Output each line of the material exactly as it stands.

:::

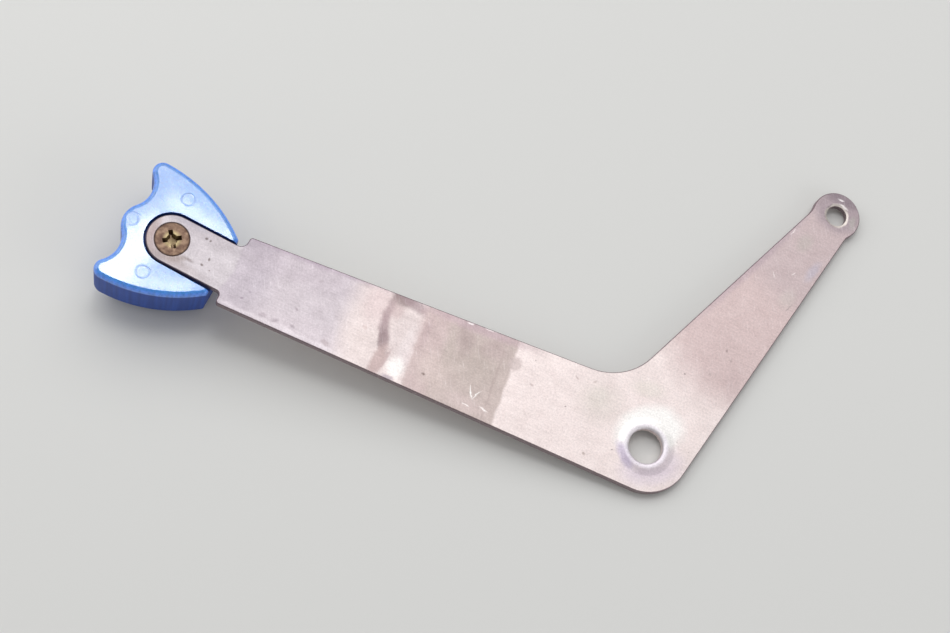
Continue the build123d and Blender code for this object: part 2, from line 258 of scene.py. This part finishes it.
# the chamfer and the cut edge are darkened, partly as dull cut metal and mostly as painted shade, away
# from the pivot's rolled rim
facing = addNode(tree, "ShaderNodeNewGeometry")
lean = addNode(tree, "ShaderNodeSeparateXYZ", None, {0: facing.outputs["Normal"]})
leanSize = addNode(tree, "ShaderNodeMath", {"operation": "ABSOLUTE"}, {0: lean.outputs["Z"]})
edgeShadeCover = addNode(tree, "ShaderNodeMapRange", None, {
    0: leanSize.outputs[0], ramp: plateLook["edgeShadeRamp"]})
offRim = addNode(tree, "ShaderNodeMapRange", None, {
    0: fromPivot.outputs["Value"], ramp: plateLook["offRimRamp"]})
edgeShadeHere = addNode(tree, "ShaderNodeMath", {"operation": "MULTIPLY"}, {
    0: edgeShadeCover.outputs[0], 1: offRim.outputs[0]})
edgeShaded = addNode(tree, "ShaderNodeMix", colourMix, {
    0: edgeShadeHere.outputs[0], 6: plateColour, 7: linearColour(plateLook["edge"])}).outputs[2]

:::

■ Response to the task
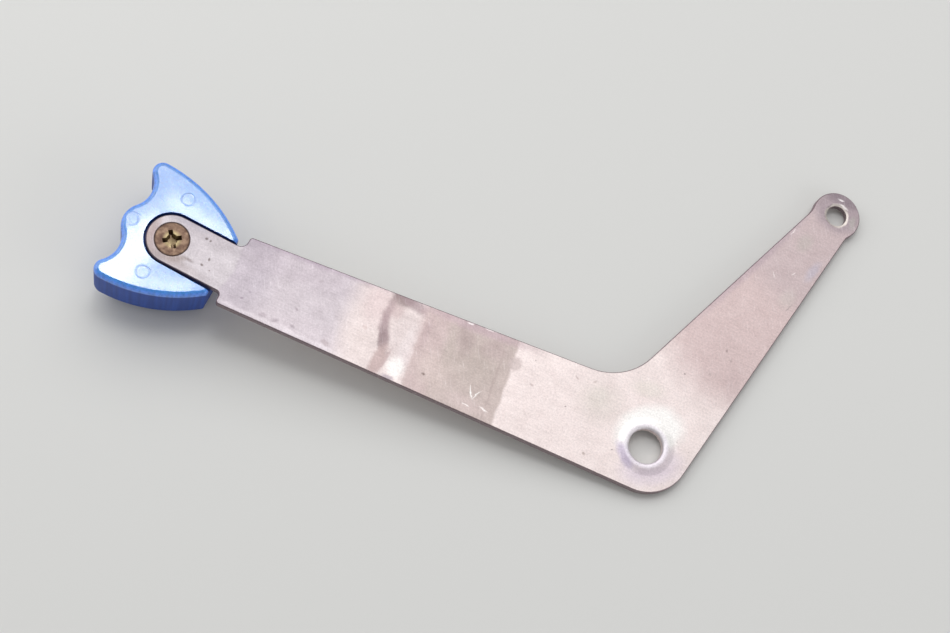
Continue the build123d and Blender code for this object: part 2, from line 258 of scene.py. This part finishes it.
# the chamfer and the cut edge are darkened, partly as dull cut metal and mostly as painted shade, away
# from the pivot's rolled rim
facing = addNode(tree, "ShaderNodeNewGeometry")
lean = addNode(tree, "ShaderNodeSeparateXYZ", None, {0: facing.outputs["Normal"]})
leanSize = addNode(tree, "ShaderNodeMath", {"operation": "ABSOLUTE"}, {0: lean.outputs["Z"]})
edgeShadeCover = addNode(tree, "ShaderNodeMapRange", None, {
    0: leanSize.outputs[0], ramp: plateLook["edgeShadeRamp"]})
offRim = addNode(tree, "ShaderNodeMapRange", None, {
    0: fromPivot.outputs["Value"], ramp: plateLook["offRimRamp"]})
edgeShadeHere = addNode(tree, "ShaderNodeMath", {"operation": "MULTIPLY"}, {
    0: edgeShadeCover.outputs[0], 1: offRim.outputs[0]})
edgeShaded = addNode(tree, "ShaderNodeMix", colourMix, {
    0: edgeShadeHere.outputs[0], 6: plateColour, 7: linearColour(plateLook["edge"])}).outputs[2]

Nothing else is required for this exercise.